According to many studies, men and women begin their careers equally confident about reaching the top, but over time women’s confidence declines. Even though we have made huge progress in gender equality in the past decade, at the very top women are still nearly absent.
But why is this so when the business case for diversity is clear to see? A recent McKinsey study found companies with 10% higher gender and racial diversity in their management teams have a 6% higher profit. I personally believe that the more diverse the workforce, the more likely you are to succeed as a company. The company with the most flexibility in its thinking and behaviour will have the greatest influence on its customers.
Women, when our competence in the workplace has never been more obvious, why is it that a lack of confidence is holding us back? For all of you reading this and nodding your heads, it is important to remember that confidence can be built – we CAN make a positive shift towards reducing the confidence gap. Cindy Gallop (Founder & CEO of IfWeRanTheWorld) believes that we all need to “microact”. Real change happens from the bottom up, not from top down, so every single person needs to take microactions everyday to affect change.

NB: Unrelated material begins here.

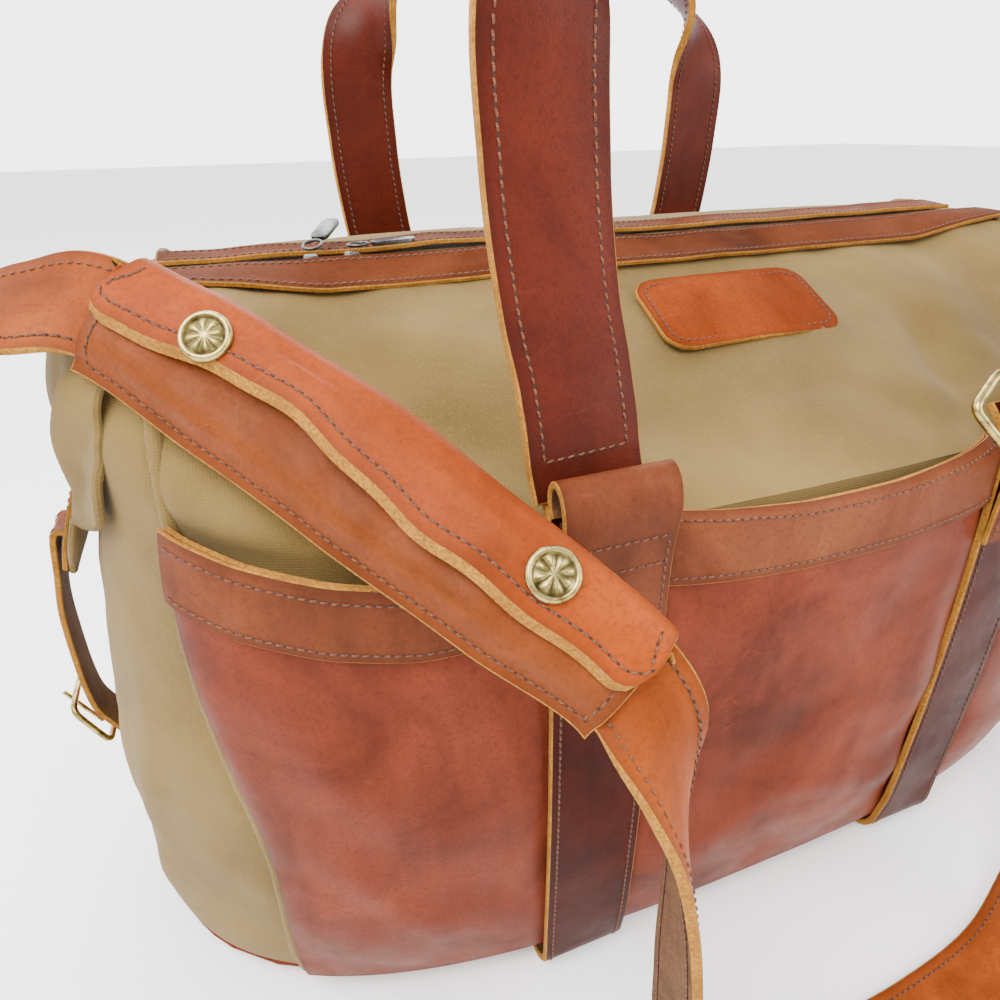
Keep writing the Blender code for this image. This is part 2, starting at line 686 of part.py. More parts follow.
# Each knot: a point of the strap's middle line, and the direction of its width there.
LONG_ROUTE = (
    ((-0.2900, 0.002, 0.2905), (0.0, 1.0, 0.0)), ((-0.3070, 0.000, 0.2830), (0.1, 1.0, 0.0)),
    ((-0.3260, -0.012, 0.2830), (0.2, 1.0, 0.1)), ((-0.3350, -0.028, 0.2950), (0.3, 0.9, 0.3)),
    ((-0.3180, -0.042, 0.3060), (0.35, 0.86, 0.38)),
    ((-0.2900, -0.046, 0.3040), (0.40, 0.80, 0.44)),
    ((-0.2620, -0.0535, 0.3080), (0.60, 0.45, 0.58)),
    ((-0.2368, -0.0650, 0.3076), (0.75, 0.12, 0.65)),
    ((-0.2000, -0.0960, 0.2835), (0.72, 0.12, 0.68)),
    ((-0.1680, -0.1310, 0.2597), (0.69, 0.15, 0.70)),
    ((-0.1406, -0.1612, 0.2395), (0.66, 0.18, 0.73)),
    ((-0.1125, -0.1850, 0.2157), (0.62, 0.21, 0.75)),
    ((-0.1060, -0.202, 0.1880), (0.55, 0.60, 0.30)), ((-0.1040, -0.209, 0.1500), (0.35, 0.93, 0.0)),
    ((-0.1020, -0.214, 0.0950), (0.15, 1.0, 0.0)), ((-0.0950, -0.218, 0.0450), (0.0, 1.0, 0.0)),
    ((-0.0660, -0.222, 0.0110), (0.0, 1.0, 0.0)), ((-0.0220, -0.226, 0.0028), (0.0, 1.0, 0.0)),
    ((0.0330, -0.226, 0.0028), (0.0, 1.0, 0.0)), ((0.0850, -0.220, 0.0075), (0.0, 1.0, 0.0)),
    ((0.1250, -0.206, 0.0330), (0.0, 1.0, 0.0)), ((0.1480, -0.200, 0.0850), (-0.1, 1.0, 0.0)),
    ((0.1600, -0.194, 0.1450), (-0.3, 0.9, -0.2)), ((0.1530, -0.182, 0.2000), (0.1, 0.8, -0.5)),
    ((0.1330, -0.178, 0.2430), (0.45, 0.2, -0.75)),
    ((0.0960, -0.1710, 0.2610), (0.57, -0.44, -0.70)))
SHORT_ROUTE = (
    ((0.0900, -0.1545, 0.2760), (0.57, -0.44, -0.70)), ((0.1300, -0.1440, 0.2930), (0.4, 0.2, -0.7)),
    ((0.1800, -0.120, 0.3050), (0.3, 0.7, -0.5)), ((0.2300, -0.082, 0.3180), (0.1, 0.9, -0.3)),
    ((0.2700, -0.050, 0.3230), (0.0, 1.0, 0.1)), ((0.3000, -0.020, 0.3120), (-0.1, 1.0, 0.1)),
    ((0.3100, -0.002, 0.2980), (0.0, 1.0, 0.0)), ((0.2920, 0.002, 0.2905), (0.0, 1.0, 0.0)))
ROUTE_STEPS = 3
PAD_KNOTS = (7, 11)          # the pad covers the long strap between these knots


def strap_path(route, steps):
    centre = smooth_path([point for point, _ in route], steps)
    across = smooth_path([side for _, side in route], steps)
    return centre, across


def shoulder_strap():
    for name, route in (("shoulder_strap_long", LONG_ROUTE), ("shoulder_strap_short", SHORT_ROUTE)):
        centre, across = strap_path(route, ROUTE_STEPS)
        verts, faces = ribbon(centre, across, SHOULDER_WIDTH, SHOULDER_THICK)
        make(name, verts, faces, "saddle_leather")
    bar = Vector((0.57, -0.44, -0.70)).normalized()
    reach = Vector((0.80, 0.30, 0.46)).normalized()
    middle = Vector((0.0525, -0.1630, 0.2485)) + reach * 0.011
    matrix = facing(middle, bar.cross(reach), reach)
    loop = rounded_loop(0.0440, 0.0220, 0.0040, matrix)
    verts, faces = rod(loop, 0.0019, 8, closed=True)
    make("adjuster_buckle", verts, faces, "antique_brass")


def pad_frames():
    """Points on the pad's middle line, with their across and outward directions."""
    centre, across = strap_path(LONG_ROUTE, ROUTE_STEPS)
    frames = []
    for k in range(PAD_KNOTS[0] * ROUTE_STEPS, PAD_KNOTS[1] * ROUTE_STEPS + 1):
        tangent = (centre[k + 1] - centre[k - 1]).normalized()
        side = across[k] - tangent * across[k].dot(tangent)
        side.normalize()
        frames.append((centre[k], side, tangent.cross(side)))
    return frames


# Pad outline against the share of its length: fold, lower edge, and free edge of the flap.
PAD_FOLD = ((0.0, 0.0200), (0.25, 0.0232), (0.5, 0.0256), (0.75, 0.0230), (1.0, 0.0198))
PAD_LOWER = ((0.0, -0.0210), (0.25, -0.0232), (0.5, -0.0226), (0.75, -0.0215), (1.0, -0.0205))
FLAP_FREE = ((0.0, -0.0026), (0.35, 0.0065), (0.67, 0.0), (1.0, -0.0026))
CAPS = (("upper", 2, 0.0092), ("lower", 10, 0.0117))
CAP_RADIUS = 0.0080


def pad_layer(name, section, origin=(0, 0, 0)):
    """Solid along the pad; `section` gives its outline as (across, out) at a share."""
    frames = pad_frames()
    rings = []
    for n, (point, side, outward) in enumerate(frames):
        outline_so = section(n / (len(frames) - 1))
        rings.append([point + side * across + outward * out for across, out in outline_so])
    verts, faces = loft(rings)
    make(name, verts, faces, "saddle_leather", origin)


def pad_back_section(share):
    """Back layer, its turn round the strap's lower edge, and the lip under the flap."""
    clear = SHOULDER_THICK / 2 + 2 * GAP
    deep = clear + PAD_SHEET
    fold, lower = profile(PAD_FOLD, share), profile(PAD_LOWER, share)
    tip = 0.0095
    return [(fold - 0.001, -deep), (lower + 0.0020, -deep), (lower, -clear), (lower, clear),
            (lower + 0.0020, deep), (tip, deep), (tip, clear), (lower + PAD_SHEET, clear),
            (lower + PAD_SHEET, -clear), (fold - 0.001, -clear)]


def pad_flap_section(share):
    low = SHOULDER_THICK / 2 + 3 * GAP + PAD_SHEET
    fold, free = profile(PAD_FOLD, share), profile(FLAP_FREE, share)
    return [(free, low), (fold, low), (fold, low + PAD_SHEET), (free, low + PAD_SHEET)]


def pad():
    frames = pad_frames()
    pad_layer("pad_back", pad_back_section)
    middle, side, outward = frames[len(frames) // 2]
    hinge = middle + side * (profile(PAD_FOLD, 0.5) + 0.0015) + outward * 0.0024
    pad_layer("pad_flap", pad_flap_section, hinge)
    for end, n, across in CAPS:
        point, side, outward = frames[n]
        seat = SHOULDER_THICK / 2 + 3 * GAP + 2 * PAD_SHEET + GAP / 2
        verts, faces = disc(point + side * across + outward * seat, outward, CAP_RADIUS, 0.0022, 0.0004)
        make(f"snap_cap_{end}", verts, faces, "antique_brass", hinge)


def patch():
    x, y = 0.019, -0.046
    low, high = top_height(x, -0.069), top_height(x, -0.023)
    slope = math.atan2(high - low, 0.046)
    normal = Vector((0, -math.sin(slope), math.cos(slope)))
    centre = Vector((x, y, (low + high) / 2)) + normal * (LEATHER / 2 + 0.0016)
    verts, faces = plate(0.094, 0.046, LEATHER, 0.011, facing(centre, normal, (0, 1, 0)), 4)
    make("leather_patch", verts, faces, "saddle_leather")


def build():
    clear_scene()
    canvas_body()
    base()
    pockets()
    base_straps()
    handle_tabs()
    handles()
    zip_parts()
    sliders()
    wings()
    end_straps()
    d_rings()
    shoulder_strap()
    pad()
    patch()


build()
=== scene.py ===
"""Visual model of a canvas and leather zip-top holdall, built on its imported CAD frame.

World frame: X along the bag, Y from front to back, Z up, metres. The front faces -Y.
"""
import math

import bpy
import numpy as np
from mathutils import Matrix, Vector, noise


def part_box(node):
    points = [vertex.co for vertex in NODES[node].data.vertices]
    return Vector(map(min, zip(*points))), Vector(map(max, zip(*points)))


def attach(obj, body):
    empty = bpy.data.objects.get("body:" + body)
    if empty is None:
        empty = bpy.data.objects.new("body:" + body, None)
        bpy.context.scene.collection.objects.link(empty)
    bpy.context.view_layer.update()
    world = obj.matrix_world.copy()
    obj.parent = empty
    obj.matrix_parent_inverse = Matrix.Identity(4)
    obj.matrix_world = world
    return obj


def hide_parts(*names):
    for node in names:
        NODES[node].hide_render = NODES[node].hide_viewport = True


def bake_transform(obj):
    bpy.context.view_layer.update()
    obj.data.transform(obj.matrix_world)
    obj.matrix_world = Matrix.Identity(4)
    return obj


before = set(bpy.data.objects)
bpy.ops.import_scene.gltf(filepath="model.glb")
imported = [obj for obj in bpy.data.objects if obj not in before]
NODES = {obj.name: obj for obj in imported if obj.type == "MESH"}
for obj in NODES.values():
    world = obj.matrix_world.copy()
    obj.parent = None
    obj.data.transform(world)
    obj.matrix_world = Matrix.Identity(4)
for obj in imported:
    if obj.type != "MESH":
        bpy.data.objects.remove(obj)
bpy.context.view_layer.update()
SIDES = ((-1, "left"), (1, "right"))
FACES = ((-1, "front"), (1, "back"))

# ---- sizes repeated from the CAD source -------------------------------------------------
HALF_LENGTH, HALF_DEPTH, BULGE_HEIGHT, PLAN_POWER = 0.286, 0.143, 0.105, 2.8
SHOULDER_Z, RIDGE_Y, RIDGE_Z = 0.236, 0.016, 0.3035
MOUTH_HALF_LENGTH, MOUTH_HALF_WIDTH, SEAM_X = 0.240, 0.0075, 0.228
STRAP_X, STRAP_WIDTH, STRAP_THICK = 0.099, 0.040, 0.0034
POCKET_SEAM_OFFSET, POCKET_BELLY, POCKET_FOOT = 0.0026, 0.0072, 0.016
LEATHER, CANVAS, GAP = 0.0022, 0.0024, 0.0004
BAND_HEIGHT, BAND_THICK = 0.025, 0.0018
HINGE_YS, HINGE_Z = {-1: 0.1330, 1: 0.1430}, 0.2665
TAB_FOOT, TAB_THICK, SEWN_Y = 0.1499, 0.0024, 0.1432
HANDLE_WIDTH, HANDLE_THICK, HANDLE_TOP = 0.039, 0.0046, 0.452
SHOULDER_WIDTH, SHOULDER_THICK = 0.033, 0.0034
WING_TIP_Z, WING_STAND_OFF = 0.190, 0.008
BUCKLE_Y = 0.006
PITCH = 0.0034               # stitch spacing
INNER = 0.01                 # edge distance given to pieces that have no cut edge
WING_LIFT, STRIP_LIFT, WING_CLOTH = 0.0054, 0.0082, 0.0034
COLUMNS = ("first_column", "last_column")
ROWS = ("first_row", "last_row")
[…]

Here are a few of my tips on how to influence change at an individual level:
1) Act assertively:
Fake it until you make it! If you pretend you are confident, with practice you will become confident. People that need to be 99% sure to speak out won’t speak out at all. Yet others will have more confidence in you when you put a stake in the ground, even if you do make mistakes along the way. So just go for it! My coach, Nikki Watkins, says that “everyone has extraordinary in them, you just have to get out of the way of yourself”. This could not be more true of many of the highly competent but not as equally confident women I come across in the workplace.
2) Embrace the spotlight:
Just because it doesn’t feel natural don’t let the extrovert in the team take all the glory. Do not let your contributions be sidelined because of stage fright. I once heard someone say that “women who don’t self-promote are letting us all down”. Generally men do not have a problem doing this. If the thought of this makes you nervous I would encourage you to watch the TED talk by social psychologist Amy Cuddy (https://www.ted.com/talks/amy_cuddy_your_body_language_shapes_who_you_are?language=en) where she suggests a little trick before a meeting to help increase confidence. She suggests doing the “Wonder Woman” or the “Runner crossing the finish line” pose in front of a mirror. Both release testosterone and reduce cortisol which will make you feel calmer and more confident.
3) Call it out:
If you are naturally confident and can see that there are members of the team that are not – then help these colleagues speak up. Encourage them and acknowledge their opinions. Don’t talk over people or repeat what they have said. And most importantly if you witness these sort of behaviours be bold and call them out.
If every individual, introvert or extrovert, male or female, becomes more mindful of their own actions and adopts new habits, collectively we can diminish the confidence gap.